PROBLEM REQUIREMENTS:
In the entries below, identify every line with the string "each" and copy it.

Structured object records
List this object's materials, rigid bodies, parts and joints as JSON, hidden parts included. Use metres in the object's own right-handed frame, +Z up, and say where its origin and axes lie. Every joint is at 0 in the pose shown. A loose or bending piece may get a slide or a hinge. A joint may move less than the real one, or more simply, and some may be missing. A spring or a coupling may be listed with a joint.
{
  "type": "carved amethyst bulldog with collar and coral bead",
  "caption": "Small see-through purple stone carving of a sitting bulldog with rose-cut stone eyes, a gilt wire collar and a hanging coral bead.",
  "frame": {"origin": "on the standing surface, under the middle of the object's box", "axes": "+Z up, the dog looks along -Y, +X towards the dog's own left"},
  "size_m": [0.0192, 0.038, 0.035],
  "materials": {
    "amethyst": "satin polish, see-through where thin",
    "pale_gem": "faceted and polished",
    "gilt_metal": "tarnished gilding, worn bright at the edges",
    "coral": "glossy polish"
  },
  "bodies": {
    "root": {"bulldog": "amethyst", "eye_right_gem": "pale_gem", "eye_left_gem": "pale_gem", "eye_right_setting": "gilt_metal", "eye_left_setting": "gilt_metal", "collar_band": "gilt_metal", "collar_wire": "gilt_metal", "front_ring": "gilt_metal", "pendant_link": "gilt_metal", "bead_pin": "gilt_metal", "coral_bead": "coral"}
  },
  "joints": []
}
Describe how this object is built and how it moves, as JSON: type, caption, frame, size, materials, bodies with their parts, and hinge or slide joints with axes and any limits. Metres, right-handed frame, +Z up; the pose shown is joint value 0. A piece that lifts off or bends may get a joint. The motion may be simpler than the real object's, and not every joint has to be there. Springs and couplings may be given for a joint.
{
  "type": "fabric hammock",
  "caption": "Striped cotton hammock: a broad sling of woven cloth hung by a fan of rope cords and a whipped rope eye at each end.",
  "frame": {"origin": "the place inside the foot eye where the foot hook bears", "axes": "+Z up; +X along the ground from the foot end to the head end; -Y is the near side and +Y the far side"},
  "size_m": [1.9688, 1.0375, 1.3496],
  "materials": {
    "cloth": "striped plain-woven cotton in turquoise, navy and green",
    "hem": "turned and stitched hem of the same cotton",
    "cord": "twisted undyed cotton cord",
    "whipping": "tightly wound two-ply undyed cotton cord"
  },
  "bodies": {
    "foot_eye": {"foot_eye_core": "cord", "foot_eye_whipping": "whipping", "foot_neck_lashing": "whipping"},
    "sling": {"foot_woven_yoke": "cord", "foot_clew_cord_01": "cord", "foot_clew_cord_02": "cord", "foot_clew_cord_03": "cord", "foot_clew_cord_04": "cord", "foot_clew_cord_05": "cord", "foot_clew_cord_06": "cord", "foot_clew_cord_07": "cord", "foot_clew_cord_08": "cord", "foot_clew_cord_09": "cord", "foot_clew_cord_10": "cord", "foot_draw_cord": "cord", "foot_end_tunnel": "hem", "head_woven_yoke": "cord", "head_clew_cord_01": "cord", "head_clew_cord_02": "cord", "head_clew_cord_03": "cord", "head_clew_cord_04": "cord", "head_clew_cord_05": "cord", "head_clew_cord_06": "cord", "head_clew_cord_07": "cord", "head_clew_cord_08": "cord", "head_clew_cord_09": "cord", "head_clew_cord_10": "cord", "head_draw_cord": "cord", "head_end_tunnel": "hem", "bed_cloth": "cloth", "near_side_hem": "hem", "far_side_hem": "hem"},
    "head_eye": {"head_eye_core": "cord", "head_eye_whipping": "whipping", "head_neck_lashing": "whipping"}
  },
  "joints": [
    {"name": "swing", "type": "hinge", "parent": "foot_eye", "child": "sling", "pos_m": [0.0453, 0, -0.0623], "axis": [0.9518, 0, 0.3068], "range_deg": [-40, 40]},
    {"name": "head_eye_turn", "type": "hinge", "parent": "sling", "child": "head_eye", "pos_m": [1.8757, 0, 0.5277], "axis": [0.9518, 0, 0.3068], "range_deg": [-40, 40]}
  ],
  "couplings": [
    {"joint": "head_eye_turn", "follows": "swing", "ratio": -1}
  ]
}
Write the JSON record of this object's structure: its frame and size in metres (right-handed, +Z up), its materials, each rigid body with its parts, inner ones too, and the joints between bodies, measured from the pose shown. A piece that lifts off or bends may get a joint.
---
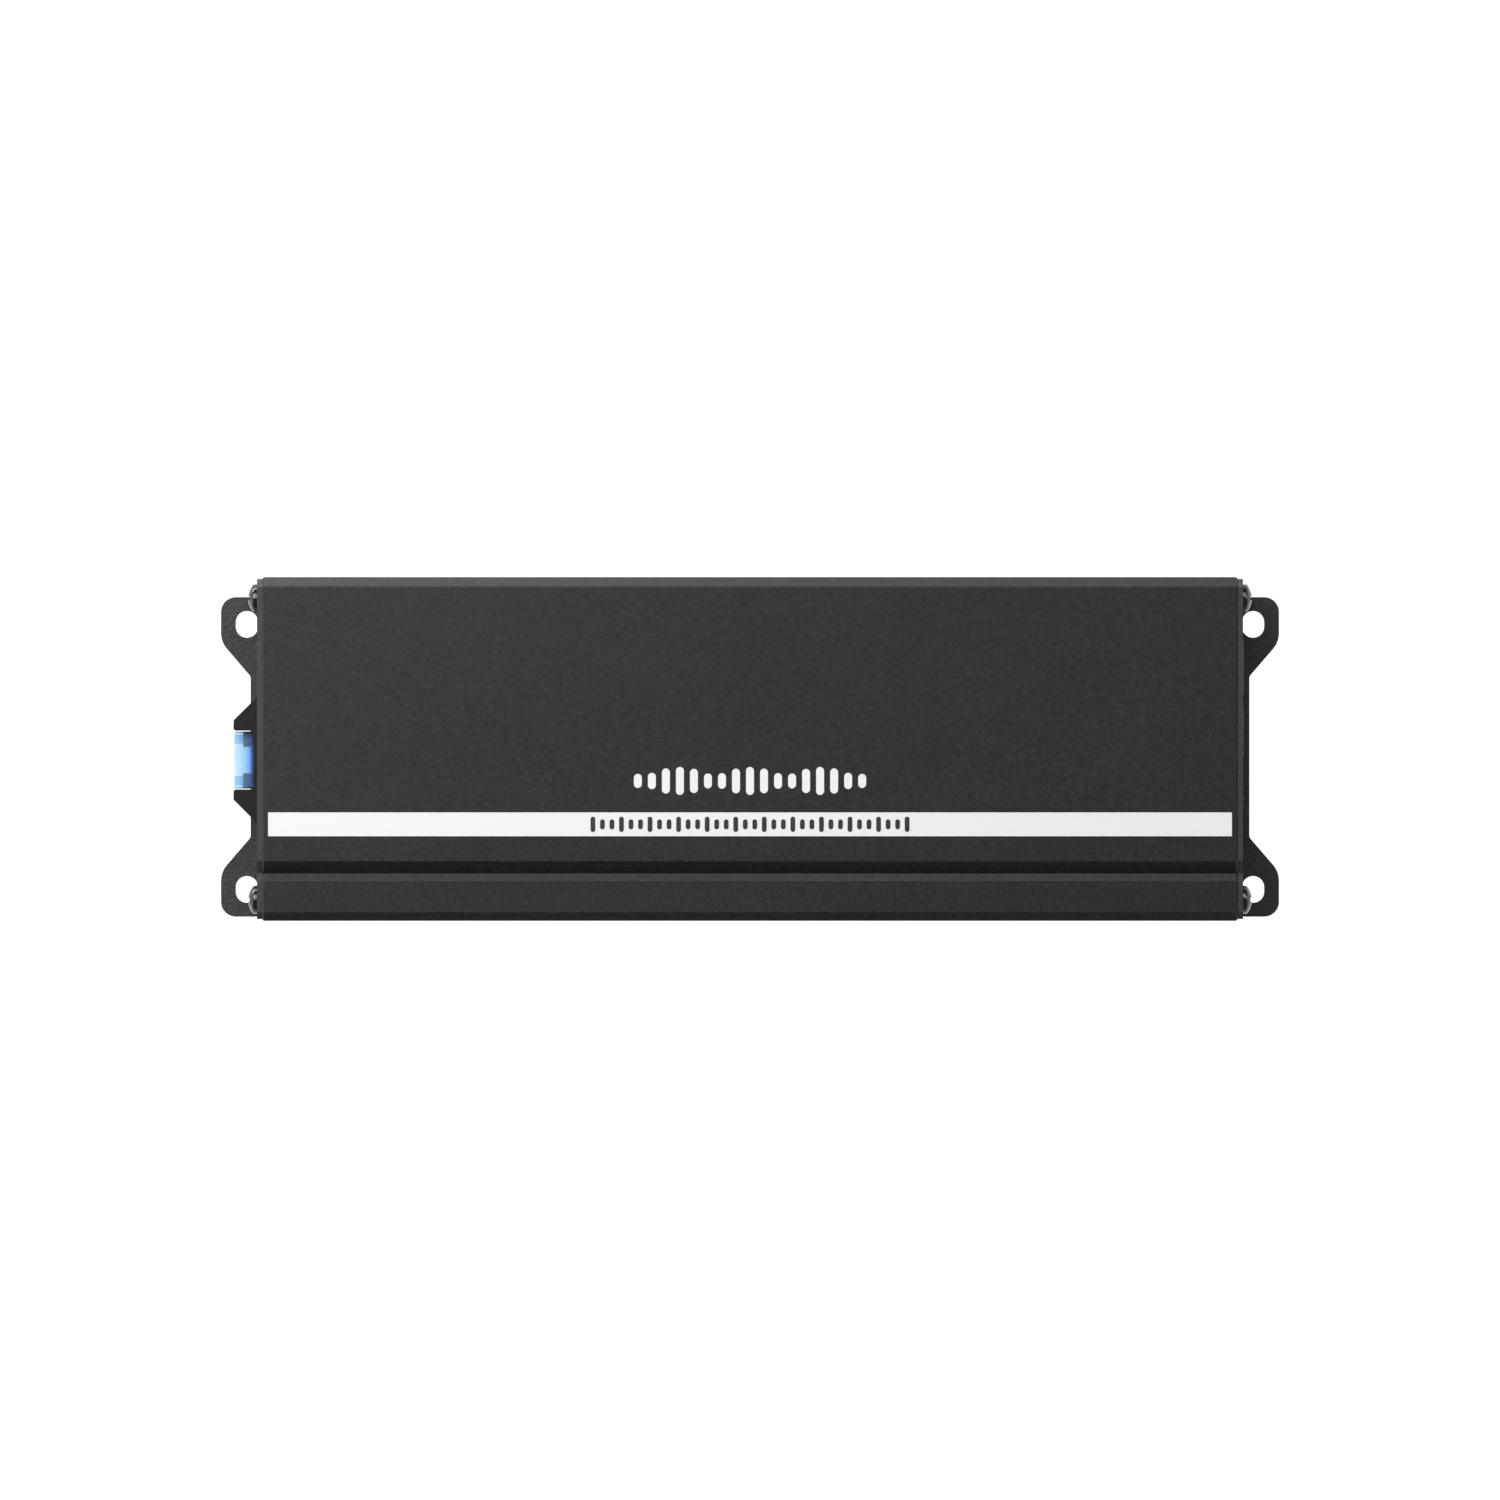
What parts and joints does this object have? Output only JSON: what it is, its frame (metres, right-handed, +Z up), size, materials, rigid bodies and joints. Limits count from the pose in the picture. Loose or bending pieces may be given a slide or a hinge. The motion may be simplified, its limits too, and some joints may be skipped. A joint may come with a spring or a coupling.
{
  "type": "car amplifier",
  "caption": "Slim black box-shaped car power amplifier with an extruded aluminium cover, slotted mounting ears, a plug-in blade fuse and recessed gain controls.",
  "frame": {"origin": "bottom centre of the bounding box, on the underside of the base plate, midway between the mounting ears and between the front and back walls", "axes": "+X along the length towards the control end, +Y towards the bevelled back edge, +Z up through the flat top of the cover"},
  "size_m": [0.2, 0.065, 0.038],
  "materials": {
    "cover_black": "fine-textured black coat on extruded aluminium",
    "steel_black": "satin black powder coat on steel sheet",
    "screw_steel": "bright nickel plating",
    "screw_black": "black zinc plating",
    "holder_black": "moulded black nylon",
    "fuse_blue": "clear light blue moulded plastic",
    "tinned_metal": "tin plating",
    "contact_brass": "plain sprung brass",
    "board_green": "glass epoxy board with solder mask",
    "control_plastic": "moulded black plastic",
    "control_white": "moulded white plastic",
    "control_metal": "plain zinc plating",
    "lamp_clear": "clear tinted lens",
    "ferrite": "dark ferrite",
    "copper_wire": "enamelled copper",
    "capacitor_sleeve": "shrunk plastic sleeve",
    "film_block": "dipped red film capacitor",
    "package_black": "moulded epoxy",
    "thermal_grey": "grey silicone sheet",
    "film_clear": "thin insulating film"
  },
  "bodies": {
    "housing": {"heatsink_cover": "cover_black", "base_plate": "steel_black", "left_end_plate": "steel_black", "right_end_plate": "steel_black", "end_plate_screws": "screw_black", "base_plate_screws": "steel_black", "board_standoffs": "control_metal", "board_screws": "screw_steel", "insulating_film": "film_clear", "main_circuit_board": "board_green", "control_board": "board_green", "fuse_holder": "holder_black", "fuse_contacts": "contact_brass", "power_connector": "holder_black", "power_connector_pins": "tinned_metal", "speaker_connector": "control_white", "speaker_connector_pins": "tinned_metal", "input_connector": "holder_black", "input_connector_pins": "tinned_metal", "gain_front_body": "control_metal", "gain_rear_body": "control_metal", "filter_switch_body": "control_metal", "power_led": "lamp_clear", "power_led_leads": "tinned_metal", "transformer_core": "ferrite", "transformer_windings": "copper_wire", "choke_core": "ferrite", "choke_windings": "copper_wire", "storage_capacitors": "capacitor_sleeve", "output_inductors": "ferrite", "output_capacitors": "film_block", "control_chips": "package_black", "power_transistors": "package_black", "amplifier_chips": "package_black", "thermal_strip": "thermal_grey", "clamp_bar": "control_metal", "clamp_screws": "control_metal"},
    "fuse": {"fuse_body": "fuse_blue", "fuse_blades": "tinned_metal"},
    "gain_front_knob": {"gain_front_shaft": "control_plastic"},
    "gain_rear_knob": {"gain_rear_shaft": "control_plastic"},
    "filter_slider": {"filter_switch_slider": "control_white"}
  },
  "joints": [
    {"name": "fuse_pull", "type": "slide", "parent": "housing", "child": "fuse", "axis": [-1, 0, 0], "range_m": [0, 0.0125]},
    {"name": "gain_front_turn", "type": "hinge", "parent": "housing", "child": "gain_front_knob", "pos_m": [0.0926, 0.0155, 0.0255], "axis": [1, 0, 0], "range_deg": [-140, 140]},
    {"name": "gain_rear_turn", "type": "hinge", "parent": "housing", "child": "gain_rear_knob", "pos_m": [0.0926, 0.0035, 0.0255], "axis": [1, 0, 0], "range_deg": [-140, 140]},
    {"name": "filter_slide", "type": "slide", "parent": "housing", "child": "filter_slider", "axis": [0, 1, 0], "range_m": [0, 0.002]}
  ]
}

SOLUTION:
  "caption": "Striped cotton hammock: a broad sling of woven cloth hung by a fan of rope cords and a whipped rope eye at each end.",
Write the JSON record of this object's structure: its frame and size in metres (right-handed, +Z up), its materials, each rigid body with its parts, inner ones too, and the joints between bodies, measured from the pose shown. A piece that lifts off or bends may get a joint.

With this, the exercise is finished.